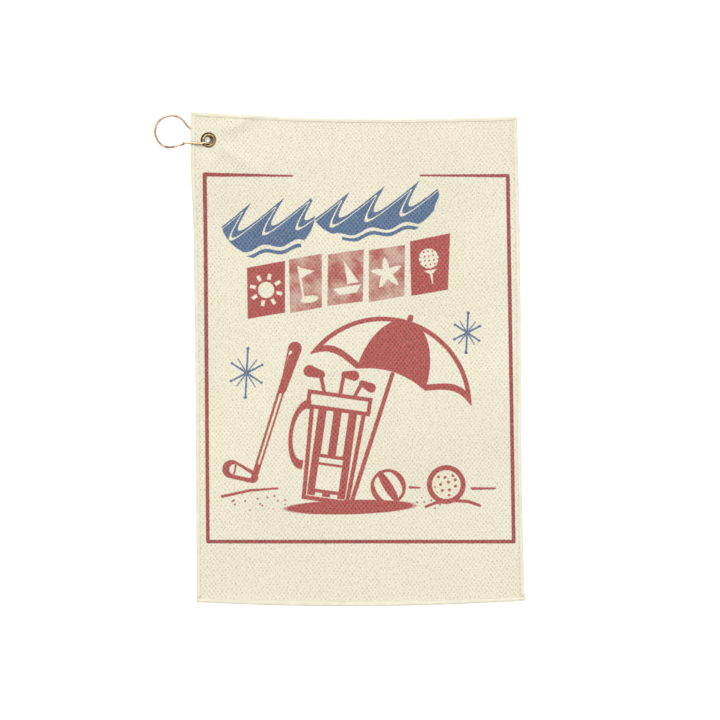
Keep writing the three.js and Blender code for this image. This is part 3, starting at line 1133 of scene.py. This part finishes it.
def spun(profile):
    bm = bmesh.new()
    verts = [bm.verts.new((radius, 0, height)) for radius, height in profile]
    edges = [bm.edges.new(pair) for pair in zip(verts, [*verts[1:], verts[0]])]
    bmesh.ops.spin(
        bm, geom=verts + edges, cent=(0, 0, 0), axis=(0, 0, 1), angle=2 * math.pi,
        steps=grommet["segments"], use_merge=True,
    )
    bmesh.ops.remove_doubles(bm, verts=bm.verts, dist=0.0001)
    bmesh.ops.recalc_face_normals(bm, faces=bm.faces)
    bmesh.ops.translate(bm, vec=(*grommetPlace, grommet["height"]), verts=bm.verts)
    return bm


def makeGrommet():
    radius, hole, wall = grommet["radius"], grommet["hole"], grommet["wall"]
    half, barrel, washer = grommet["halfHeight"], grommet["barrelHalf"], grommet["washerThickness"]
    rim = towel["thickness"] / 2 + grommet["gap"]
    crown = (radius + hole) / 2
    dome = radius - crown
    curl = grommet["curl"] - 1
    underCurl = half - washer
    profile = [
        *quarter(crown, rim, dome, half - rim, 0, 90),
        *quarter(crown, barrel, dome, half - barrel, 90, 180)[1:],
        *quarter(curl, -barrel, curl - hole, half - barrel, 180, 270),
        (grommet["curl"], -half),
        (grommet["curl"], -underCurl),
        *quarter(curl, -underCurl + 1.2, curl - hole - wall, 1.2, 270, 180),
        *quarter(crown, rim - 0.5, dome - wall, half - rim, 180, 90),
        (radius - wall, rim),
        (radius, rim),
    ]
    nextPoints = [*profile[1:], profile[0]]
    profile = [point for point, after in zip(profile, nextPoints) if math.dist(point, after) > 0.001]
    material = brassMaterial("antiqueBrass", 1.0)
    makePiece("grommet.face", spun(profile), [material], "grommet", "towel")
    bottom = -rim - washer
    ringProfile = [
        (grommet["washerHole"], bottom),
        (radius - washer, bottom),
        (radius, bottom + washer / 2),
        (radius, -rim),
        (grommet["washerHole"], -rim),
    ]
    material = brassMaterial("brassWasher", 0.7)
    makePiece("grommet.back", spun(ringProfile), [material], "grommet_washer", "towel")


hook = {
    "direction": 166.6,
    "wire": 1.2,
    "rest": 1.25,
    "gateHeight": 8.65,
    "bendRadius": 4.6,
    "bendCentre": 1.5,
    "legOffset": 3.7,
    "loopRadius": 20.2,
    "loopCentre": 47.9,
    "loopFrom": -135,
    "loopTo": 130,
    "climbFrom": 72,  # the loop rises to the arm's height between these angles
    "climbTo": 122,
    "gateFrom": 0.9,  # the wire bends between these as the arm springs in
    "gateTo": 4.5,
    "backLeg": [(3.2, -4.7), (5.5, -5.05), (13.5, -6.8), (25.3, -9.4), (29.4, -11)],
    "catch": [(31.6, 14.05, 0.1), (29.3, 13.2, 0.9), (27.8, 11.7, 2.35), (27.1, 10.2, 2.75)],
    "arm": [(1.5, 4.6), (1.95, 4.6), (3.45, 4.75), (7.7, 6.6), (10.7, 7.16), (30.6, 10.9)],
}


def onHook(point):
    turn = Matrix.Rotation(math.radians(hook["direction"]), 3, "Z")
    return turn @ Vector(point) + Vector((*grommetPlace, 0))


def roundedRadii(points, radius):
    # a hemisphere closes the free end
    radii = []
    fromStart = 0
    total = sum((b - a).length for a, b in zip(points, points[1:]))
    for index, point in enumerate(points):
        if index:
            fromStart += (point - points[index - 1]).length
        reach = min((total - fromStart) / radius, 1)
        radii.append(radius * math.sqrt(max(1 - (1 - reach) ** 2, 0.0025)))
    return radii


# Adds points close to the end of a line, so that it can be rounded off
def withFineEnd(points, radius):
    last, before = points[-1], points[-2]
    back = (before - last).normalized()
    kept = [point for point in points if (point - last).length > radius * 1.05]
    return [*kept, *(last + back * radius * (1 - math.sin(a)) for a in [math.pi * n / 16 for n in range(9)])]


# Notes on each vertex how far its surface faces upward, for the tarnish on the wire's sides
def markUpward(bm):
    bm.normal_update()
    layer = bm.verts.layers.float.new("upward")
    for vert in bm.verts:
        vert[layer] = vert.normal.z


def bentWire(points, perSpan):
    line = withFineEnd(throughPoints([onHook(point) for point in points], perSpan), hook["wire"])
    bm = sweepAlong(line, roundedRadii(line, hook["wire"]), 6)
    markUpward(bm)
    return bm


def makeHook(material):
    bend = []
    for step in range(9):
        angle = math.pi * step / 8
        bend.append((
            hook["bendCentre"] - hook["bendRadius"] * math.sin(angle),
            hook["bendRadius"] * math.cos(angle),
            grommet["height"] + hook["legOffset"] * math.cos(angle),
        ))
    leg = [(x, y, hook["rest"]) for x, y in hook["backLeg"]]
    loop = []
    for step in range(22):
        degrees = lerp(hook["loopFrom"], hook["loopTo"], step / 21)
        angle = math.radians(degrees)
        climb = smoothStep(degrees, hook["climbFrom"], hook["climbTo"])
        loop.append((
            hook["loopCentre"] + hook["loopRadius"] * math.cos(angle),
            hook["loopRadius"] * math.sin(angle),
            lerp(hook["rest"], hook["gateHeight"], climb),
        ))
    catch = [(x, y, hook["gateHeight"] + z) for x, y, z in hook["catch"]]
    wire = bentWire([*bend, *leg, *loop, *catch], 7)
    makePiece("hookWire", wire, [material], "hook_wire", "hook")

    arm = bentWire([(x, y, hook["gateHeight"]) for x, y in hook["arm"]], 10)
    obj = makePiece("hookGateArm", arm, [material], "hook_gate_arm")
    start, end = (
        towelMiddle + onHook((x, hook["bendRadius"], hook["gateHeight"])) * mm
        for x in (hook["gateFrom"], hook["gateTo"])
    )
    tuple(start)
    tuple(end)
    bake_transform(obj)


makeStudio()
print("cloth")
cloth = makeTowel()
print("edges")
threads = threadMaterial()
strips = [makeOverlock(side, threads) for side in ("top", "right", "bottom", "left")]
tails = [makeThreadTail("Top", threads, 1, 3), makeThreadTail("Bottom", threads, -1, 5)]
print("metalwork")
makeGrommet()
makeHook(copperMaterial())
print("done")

==

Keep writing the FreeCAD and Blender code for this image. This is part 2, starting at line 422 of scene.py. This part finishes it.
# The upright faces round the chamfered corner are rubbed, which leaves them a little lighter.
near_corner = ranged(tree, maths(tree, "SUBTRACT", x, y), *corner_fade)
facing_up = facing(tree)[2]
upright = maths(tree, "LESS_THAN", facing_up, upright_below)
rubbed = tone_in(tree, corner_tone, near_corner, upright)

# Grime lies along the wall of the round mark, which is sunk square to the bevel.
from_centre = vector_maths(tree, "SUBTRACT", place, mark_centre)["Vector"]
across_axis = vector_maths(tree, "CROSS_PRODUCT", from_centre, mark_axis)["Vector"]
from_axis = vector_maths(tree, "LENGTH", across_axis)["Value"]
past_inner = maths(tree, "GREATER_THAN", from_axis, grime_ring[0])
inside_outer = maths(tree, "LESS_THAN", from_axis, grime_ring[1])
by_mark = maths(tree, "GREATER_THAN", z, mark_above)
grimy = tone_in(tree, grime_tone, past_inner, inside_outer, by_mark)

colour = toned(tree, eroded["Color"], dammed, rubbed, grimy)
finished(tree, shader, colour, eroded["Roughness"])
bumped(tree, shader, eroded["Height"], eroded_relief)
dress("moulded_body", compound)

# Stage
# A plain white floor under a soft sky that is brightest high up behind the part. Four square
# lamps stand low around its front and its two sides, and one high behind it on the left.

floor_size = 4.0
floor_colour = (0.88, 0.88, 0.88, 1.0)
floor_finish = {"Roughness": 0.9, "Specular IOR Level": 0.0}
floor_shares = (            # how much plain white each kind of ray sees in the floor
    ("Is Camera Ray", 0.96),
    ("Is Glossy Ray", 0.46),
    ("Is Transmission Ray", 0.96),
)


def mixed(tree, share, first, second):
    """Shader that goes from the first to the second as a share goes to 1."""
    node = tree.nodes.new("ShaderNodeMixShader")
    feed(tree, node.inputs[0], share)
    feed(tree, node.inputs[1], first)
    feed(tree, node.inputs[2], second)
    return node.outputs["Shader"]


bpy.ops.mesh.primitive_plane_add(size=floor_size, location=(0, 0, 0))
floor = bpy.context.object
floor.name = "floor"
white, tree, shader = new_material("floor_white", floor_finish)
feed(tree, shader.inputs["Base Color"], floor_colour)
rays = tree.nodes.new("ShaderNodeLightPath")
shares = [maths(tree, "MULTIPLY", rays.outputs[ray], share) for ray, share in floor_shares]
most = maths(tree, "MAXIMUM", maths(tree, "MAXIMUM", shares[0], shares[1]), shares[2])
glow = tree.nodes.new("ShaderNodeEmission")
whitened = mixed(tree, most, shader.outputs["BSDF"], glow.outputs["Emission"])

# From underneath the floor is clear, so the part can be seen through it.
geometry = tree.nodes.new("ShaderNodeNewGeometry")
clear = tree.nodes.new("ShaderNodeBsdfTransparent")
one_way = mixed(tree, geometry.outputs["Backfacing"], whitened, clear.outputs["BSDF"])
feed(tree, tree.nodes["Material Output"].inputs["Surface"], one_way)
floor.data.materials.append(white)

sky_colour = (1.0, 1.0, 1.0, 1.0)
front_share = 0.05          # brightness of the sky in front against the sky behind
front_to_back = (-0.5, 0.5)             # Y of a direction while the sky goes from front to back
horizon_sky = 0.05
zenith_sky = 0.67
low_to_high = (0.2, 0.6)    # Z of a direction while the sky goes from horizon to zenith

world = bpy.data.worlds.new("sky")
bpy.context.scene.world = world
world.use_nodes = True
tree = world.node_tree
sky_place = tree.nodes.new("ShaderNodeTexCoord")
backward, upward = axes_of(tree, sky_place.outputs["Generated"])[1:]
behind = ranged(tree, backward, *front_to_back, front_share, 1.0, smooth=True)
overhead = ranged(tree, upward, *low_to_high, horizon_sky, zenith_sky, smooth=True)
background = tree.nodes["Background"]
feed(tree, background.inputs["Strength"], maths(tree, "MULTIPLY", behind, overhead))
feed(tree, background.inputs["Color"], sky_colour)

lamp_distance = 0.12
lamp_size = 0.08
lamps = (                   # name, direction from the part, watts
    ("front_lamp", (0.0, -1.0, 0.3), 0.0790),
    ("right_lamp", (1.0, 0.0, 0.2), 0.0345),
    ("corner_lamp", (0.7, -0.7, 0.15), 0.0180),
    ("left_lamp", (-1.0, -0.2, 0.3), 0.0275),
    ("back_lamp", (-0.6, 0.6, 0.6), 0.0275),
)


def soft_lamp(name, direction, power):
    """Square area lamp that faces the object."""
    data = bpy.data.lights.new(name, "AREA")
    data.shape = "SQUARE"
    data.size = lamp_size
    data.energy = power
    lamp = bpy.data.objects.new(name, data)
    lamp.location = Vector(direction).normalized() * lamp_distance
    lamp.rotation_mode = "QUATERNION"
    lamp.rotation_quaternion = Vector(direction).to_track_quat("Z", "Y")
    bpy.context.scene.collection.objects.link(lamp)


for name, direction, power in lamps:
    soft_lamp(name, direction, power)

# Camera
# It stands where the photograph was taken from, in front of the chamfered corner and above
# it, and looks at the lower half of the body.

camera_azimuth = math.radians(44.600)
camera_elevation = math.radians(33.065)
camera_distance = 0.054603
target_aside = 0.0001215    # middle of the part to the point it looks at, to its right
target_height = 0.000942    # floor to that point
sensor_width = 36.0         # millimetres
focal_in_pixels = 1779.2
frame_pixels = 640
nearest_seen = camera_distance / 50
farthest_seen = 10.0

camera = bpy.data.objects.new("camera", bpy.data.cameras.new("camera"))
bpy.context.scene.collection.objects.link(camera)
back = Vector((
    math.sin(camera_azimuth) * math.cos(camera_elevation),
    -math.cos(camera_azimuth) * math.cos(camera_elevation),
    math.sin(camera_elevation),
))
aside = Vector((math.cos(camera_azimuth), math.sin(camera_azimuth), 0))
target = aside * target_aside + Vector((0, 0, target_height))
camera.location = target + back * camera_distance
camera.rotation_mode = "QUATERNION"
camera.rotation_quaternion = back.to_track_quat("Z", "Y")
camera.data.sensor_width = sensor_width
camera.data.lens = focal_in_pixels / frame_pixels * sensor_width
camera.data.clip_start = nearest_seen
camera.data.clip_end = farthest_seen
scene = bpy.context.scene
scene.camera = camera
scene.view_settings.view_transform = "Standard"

* What is needed
Produce only the lines from the line containing "Keep writing the FreeCAD" through the line containing "rubbed = tone_in(tree, corner_tone, near_corner, upright)", inclusive of both, exactly as they stand in the entries above.

* Correct result
Keep writing the FreeCAD and Blender code for this image. This is part 2, starting at line 422 of scene.py. This part finishes it.
# The upright faces round the chamfered corner are rubbed, which leaves them a little lighter.
near_corner = ranged(tree, maths(tree, "SUBTRACT", x, y), *corner_fade)
facing_up = facing(tree)[2]
upright = maths(tree, "LESS_THAN", facing_up, upright_below)
rubbed = tone_in(tree, corner_tone, near_corner, upright)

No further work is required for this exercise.